HBI | Press the Short - 8 3 2016 HBI chart1B 

FULL DETAILS

HBI’s salesmanship was on another level this quarter as Richard Knoll took his 10yr victory lap before officially handing the reins over to Gerald Evans. But, salesmanship on the conference call can't mask lack of sales dollars on the P&L, as HBI missed sales expectations for the 8th time in 10 quarters, and posted the 3rd worst organic growth rate since the company became a serial acquirer. Margins showed the first crack we’ve seen in over 2 years -- down 75bps YY as competition and the effects of bloated inventories began to rear their heads.  Despite all the talk about inventory reduction actions, core inventory grew 11% on -3% sales growth – even more troubling when we consider the tepid demand from the company’s wholesale partners. The flexibility to financially engineer earnings growth is all but done now that the two new acquisitions have closed and HBI has added $1.2bn in long term debt. And oh by the way the two combined will add 14% of growth to the top line but only $0.07 (+4%) in annualized adjusted earnings accretion to the bottom line.

Organic & Acquired Growth:

We got a look behind the kimono this quarter as HBI was in a unique position where it had zero benefit from acquisitions for the first time in 3 years. And the trend was less than inspiring. Champion Europe and Pacific Brands will be consolidated into the P&L next year, and will give the illusion of growth, but we think the trend in the underlying business is perfectly clear, without acquisitions 2Q growth was -3%, and has now been negative for 5 of the last 6 quarters. 

HBI's core Innerwear business slowed to -2.5% from 1.3% in 1Q. As we outlined in our note last week HBI | Gildan A Thorn In Its Side (LINK: CLICK HERE) we think an outlier threat to organic growth for HBI has been the pressure applied at the low end by Gildan within Innerwear.  Gildan has climbed to 9% share in units within the US men's underwear space in just 3 years after its launch of Gildan branded. And not only is Gildan taking share, but share gains accelerated in 1H16 which means we don’t see this headwind waning for a long time. Competition is rising on the high end as well with dozens of new brands playing in the higher priced performance underwear space along with the lineup of heavy hitters of Nike, UnderArmour, and Lululemon continuing to invest in their underwear businesses.

HBI | Press the Short - 8 3 2016 HBI chart2

The two new acquisitions that closed over the last month will add about $800mm to the top line over the next year. Management sees about $350mm in flowing through in 2016, our math suggests the number may end up closer to $400mm.

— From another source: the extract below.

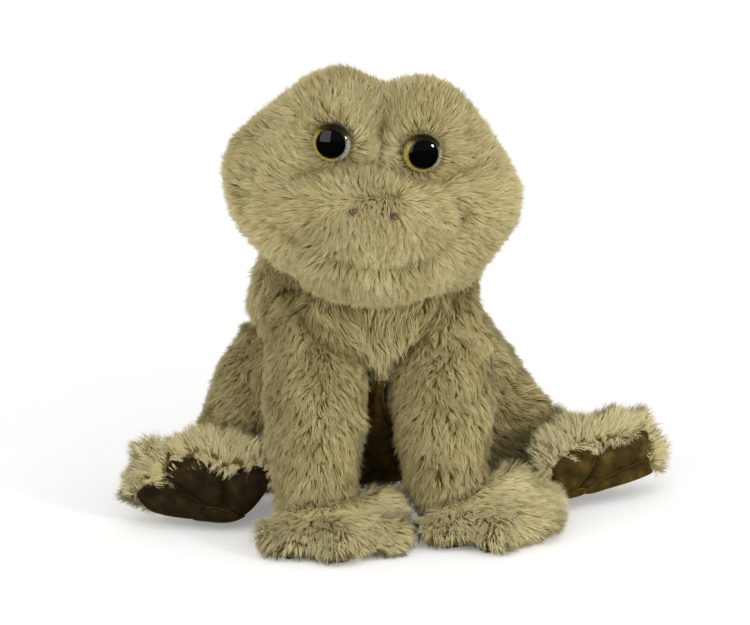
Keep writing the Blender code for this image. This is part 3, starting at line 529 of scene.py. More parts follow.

We have broken out our estimate of the benefit by quarter and the corresponding growth contribution below. 3Q should see about 12% growth from the new businesses, which HBI will need as it will be facing one of its toughest "core" organic growth compares of the last 3 years at 3% as reported by the company last year.

HBI | Press the Short - 8 3 2016 HBI chart3

High Inventory:

HBI spent an incremental $12mm in inventory reduction initiatives, but hey the inventory clean-up plan is tracking to plan…right? Nah, not even close as the sales to inventory spread only went from -16%  to -14% after adjusting for the $51mm increase created by the closing of Champion Europe around quarter end.  When asked about how Pacific inventory might end up impacting 3Q inventory, management chose not to give an estimate.  This would leave room for underlying inventory to remain in the fog of acquisition for at least another quarter.

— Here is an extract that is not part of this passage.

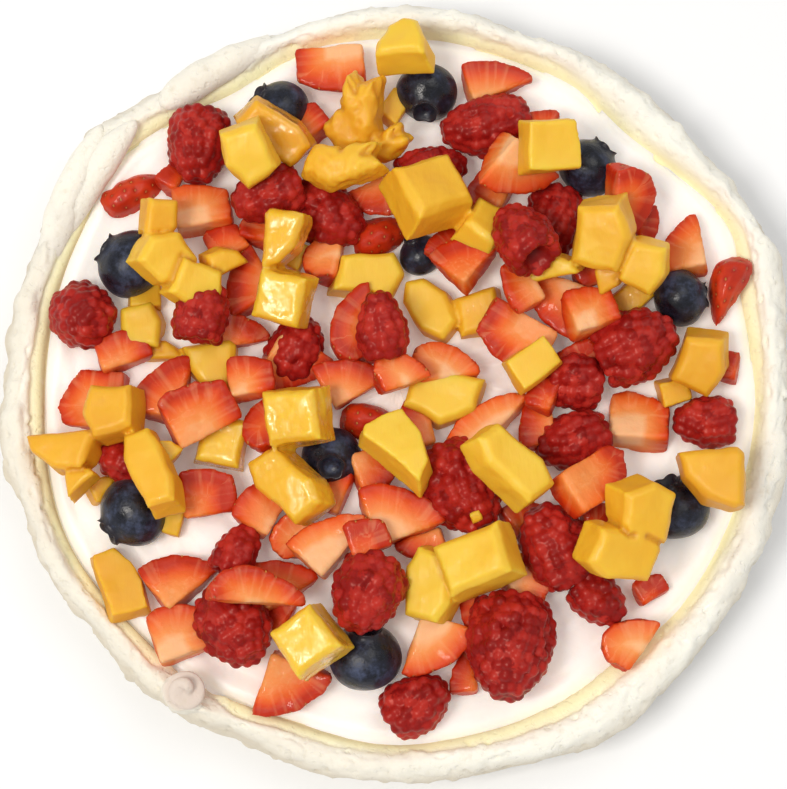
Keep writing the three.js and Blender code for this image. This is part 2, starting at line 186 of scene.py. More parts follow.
# ----------------------------------------
# The meringue shell: egg white and sugar, piped as a disc with a thick coil and a rope round its
# edge, then baked dry. Its skin is matt ivory, with soft dents, pits and fine cracks, and it is
# yellower inside, where it stays moist.

def merged_copy(node):
    """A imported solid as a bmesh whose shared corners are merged."""
    bm = bmesh.new()
    bm.from_mesh(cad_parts[node].data)
    bmesh.ops.remove_doubles(bm, verts=bm.verts, dist=0.01 * MM)
    return bm


def with_modifiers(bm, *modifiers):
    """The mesh of a bmesh after some modifiers, each a kind with its settings."""
    mesh = bpy.data.meshes.new("rough")
    bm.to_mesh(mesh)
    bm.free()
    carrier = bpy.data.objects.new("rough", mesh)
    scene.collection.objects.link(carrier)
    for kind, settings in modifiers:
        modifier = carrier.modifiers.new(kind, kind)
        for name, value in settings.items():
            setattr(modifier, name, value)
    evaluated = carrier.evaluated_get(bpy.context.evaluated_depsgraph_get())
    made = bpy.data.meshes.new_from_object(evaluated)
    bpy.data.objects.remove(carrier)
    return made


def points_of(mesh):
    """Vertex places and normals as two arrays."""
    count = len(mesh.vertices)
    places = np.empty(count * 3)
    normals = np.empty(count * 3)
    mesh.vertices.foreach_get("co", places)
    mesh.vertex_normals.foreach_get("vector", normals)
    return places.reshape(-1, 3), normals.reshape(-1, 3)


def set_points(mesh, places):
    """Moves every vertex to its place."""
    mesh.vertices.foreach_set("co", places.ravel())
    mesh.update()


def set_attribute(mesh, name, values):
    """A number at every vertex: one for each, or the same for all."""
    attribute = mesh.attributes.get(name) or mesh.attributes.new(name, "FLOAT", "POINT")
    attribute.data.foreach_set("value", np.resize(np.asarray(values, np.float32), len(mesh.vertices)))


def rough(places, size, seed=0.0):
    """Smooth noise from -1 to 1 at each place, with lumps of about that size."""
    shift = Vector((seed * 17.3, seed * 5.1, seed * 9.7))
    return np.array([noise.noise(Vector(p) / size + shift) for p in places])


def rising(values, start, width):
    """0 up to the start, then evenly up to 1 over the width."""
    return np.clip((values - start) / width, 0, 1)


def band(values, middle, width):
    """1 in the middle of a soft band, and falling to 0 on both sides."""
    return np.exp(-((values - middle) / width) ** 2)


shell_bm = merged_copy("meringue_shell")
bmesh.ops.join_triangles(
    shell_bm, faces=shell_bm.faces, angle_face_threshold=0.9, angle_shape_threshold=1.4)
shell_mesh = with_modifiers(
    shell_bm, ("SUBSURF", {"levels": 3, "render_levels": 3}), ("SMOOTH", {"factor": 0.5, "iterations": 12}))
places, normals = points_of(shell_mesh)
around = np.arctan2(places[:, 1], places[:, 0])
reach = np.hypot(places[:, 0], places[:, 1])
height = places[:, 2]
ROPE_FOOT = 80 * MM
CURL_FOOT = 30 * MM
on_rope = rising(reach, ROPE_FOOT, 8 * MM) * rising(height, 0, 4 * MM)
# The crest of the rope, its height and its distance from the axis, every few degrees round.
CREST_SLOTS = 90
slot_of = np.floor((around / (2 * math.pi) + 0.5) * CREST_SLOTS).astype(int) % CREST_SLOTS
crest_turns = (np.arange(CREST_SLOTS) + 0.5) / CREST_SLOTS * 2 * math.pi - math.pi
crests = []
for slot in range(CREST_SLOTS):
    here = np.flatnonzero((slot_of == slot) & (height < CURL_FOOT))
    top = here[height[here].argmax()]
    crests.append((height[top], reach[top]))
crests = (np.roll(crests, 1, axis=0) + crests + np.roll(crests, -1, axis=0)) / 3
crest_height, crest_reach = (np.interp(around, crest_turns, c, period=2 * math.pi) for c in crests.T)
drop = crest_height - height
inside = rising(crest_reach - reach, 0, 1.2 * MM)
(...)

HBI | Press the Short - 8 3 2016 HBI chart4

The elevated inventory is bearish for margins on two levels:  First being the need to spend or cut price to bring levels back to normal, and the second being the utilization impact of slowing production.  To review, HBI currently sits at peak utilization while at the same time we are seeing organic growth slowing, and the sales to inventory spread around the worst levels in nearly 5 years. 

Referring back to our Black Book, the cashflow & margin risk is significantly higher at peak utilization for a company that owns a majority of production like HBI.  Negative moves in demand can have exponential flow through implications for profitability.

HBI | Press the Short - 8 3 2016 HBI chart5

Pacific Brands is a Potential Disaster:

One common pushback for our HBI short is that there are still plenty of brands out there to buy and plenty of charges to be taken.  However HBI may have already overstepped its bounds in this area. Not only have the multiples gotten desperately high, but we think the macro risk associated with Pacific Brands is immense.

Hedgeye Financials and Retail teams have done some deep dive work on the Australian economy.  Simply put, our work suggests that Australia is currently at the tail end of a housing/property bubble that is worse than what the US saw in 2007/2008. Given the role home equity withdrawal has played in discretionary spending, the consumption impact is likely to be much greater than what was experienced in the US.

Pacific has about 15% share in the Australasia underwear market (#1), and it will undoubtedly be significantly impacted by the impending financial crisis/recession in Australia.  HBI is already paying 12.5x EBITDA for the Pacific assets, which now make up about 10% of sales post acquisition.  When all is said and done the real multiple paid could end up being 20x plus.  We think this has the potential to be the straw that breaks the camel's back as it relates to HBI stock should the economic situation down under play out as we expect.